当時ハマってた氷菓シリーズを読みながら揺られること1時間弱、、、
おっと、駅弁を忘れていた!あと30分足らずで目的地に着いてしまう…
駅弁を食べるタイミングって毎回難しいなと思う。鳥弁は駅弁の人気メニューだがやっぱ何度食べても上手い。
河津駅に到着すると、踊り子像がお出迎え。
さっそくバスに乗り、目的地を目指す。
今回の旅でみたかった河津七滝。
「かわずななだき」と読みがちだが、「かわずななだる」と読むらしい。
所々に踊り子像があり、文学の香りを感じる。
黄昏ていると、外人に声をかけられる「エクスキューズミー」
自慢ではないが、私は英語は全く喋れない。
どうも、写真をとって欲しいとの事。カメラの設定が万国共通でよかった。
さて、バスで宿を目指すのもいいが天気もいいし歩いてみることにしよう。
観光客もおらず、静かな道が続く。
伊豆の踊り子の作中でも、こんな道を歩いたのだろうかと想いを馳せながら、テクテクと歩いていく。
道に迷った。
方向音痴の治し方があれば、ぜひ知りたい。
旅先で道に1人迷うのはなかなか不安になってくる。
幸い親切な方に道を教えてもらって目的地にたどり着けた。
ネットで見るより趣きがある!
本日お世話になる
湯ヶ野温泉 福田屋さん
誰もいなかったので、呼び鈴を鳴らすとダンディな宿の方が出てきてくださり簡単な記入を済ませ早速部屋に案内してもらう。

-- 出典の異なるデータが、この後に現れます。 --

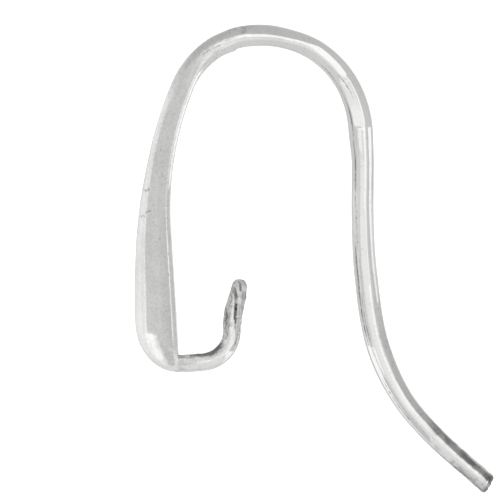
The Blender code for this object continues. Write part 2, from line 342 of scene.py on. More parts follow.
def dropSection(halfWidth, front, back, edge, height):
    # flat behind, with quarter-round edges, and a superellipse dome in front:
    # (side / halfWidth)^p + (forward / depth)^p = 1. Up the neck it turns into an oval
    sides = drop["sides"]
    whole = (np.arange(sides) + 0.5) / sides * 2
    side = np.where(whole < 1, 1, -1)
    roundAt = np.where(whole < 1, whole, 2 - whole)
    flatTo, edgeTo = 0.2, 0.38
    flatPart = np.clip(roundAt / flatTo, 0, 1)
    edgePart = np.clip((roundAt - flatTo) / (edgeTo - flatTo), 0, 1) * rightAngle
    domePart = np.clip((roundAt - edgeTo) / (1 - edgeTo), 0, 1) * rightAngle
    halfWidth, front, back, edge = (size[:, None] for size in (halfWidth, front, back, edge))
    power = 2 / drop["domePower"]
    onDome = roundAt > edgeTo
    flatSide = (halfWidth - edge) * flatPart + edge * np.sin(edgePart)
    sideways = np.where(onDome, halfWidth * np.cos(domePart) ** power, flatSide)
    domeForward = edge - back + (front + back - edge) * np.sin(domePart) ** power
    forward = np.where(onDome, domeForward, edge - back - edge * np.cos(edgePart))
    ovalSide = halfWidth * np.sin(roundAt * math.pi)
    ovalForward = (front - back) / 2 - (front + back) / 2 * np.cos(roundAt * math.pi)
    oval = ease(drop["roundsFrom"], drop["roundBy"], height)[:, None]
    return (sideways + (ovalSide - sideways) * oval) * side, forward + (ovalForward - forward) * oval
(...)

予想してたより綺麗だし、the旅館という感じの部屋だ。
トイレ付というのも酒呑みにはありがたい。
荷物をおいて、お茶をすすり早速温泉へ。
写真はネットから引っ張ってきたものだが、お風呂が二箇所ありどちらもレトロ。
特に1枚目のかや風呂と言われるお風呂ははじめてみたのでテンションがあがる。
入ってみるとなんともいえない滑らかな湯加減である
温泉を堪能し、宿の周りを散策しボーッとしてると食事の時間である。
料理は魚メインで、煮魚は一人前!?と思う大きさである。
熱燗がすすむ、すすむ!
やはり魚と熱燗の組み合わせは最高だ。
夕食が済んで、もう一度温泉に入りボーッと景色を眺めて呑む酒がなんとも幸せな時間を導いてくれる。
『伊豆の踊り子』の主人公は学生であるが、孤独に悩み旅に出た。
社会人になって、孤独を感じる時間が増えたなと思う。
孤独というとマイナスのイメージがあるが、こうやってする孤独な旅もなかなか楽しいなと思う。
2日目
気づいたら朝になっていた。
旅行の日の朝は目覚ましもかけてないのに、早起きである。
朝風呂に入り、朝食の時間だ。
これまた、the旅館の朝食といった感じだ。
写真にはないが、ご飯は伊豆ワサビをたっぷり乗せた猫まんま。
2杯も食べてしまった。
普段は食べないのに、何故旅の朝ごはんはこんなにご飯が進むのか。
ご飯を食べてゴロゴロしてたらチェックアウトの時間が近づいてきた。
朝食のあとの時間はあっという間に過ぎてしまう。
帰りの車窓から見惚れてしまう海景色が。
一泊二日の旅もあっという間であったが、楽しい旅行だったとおもう。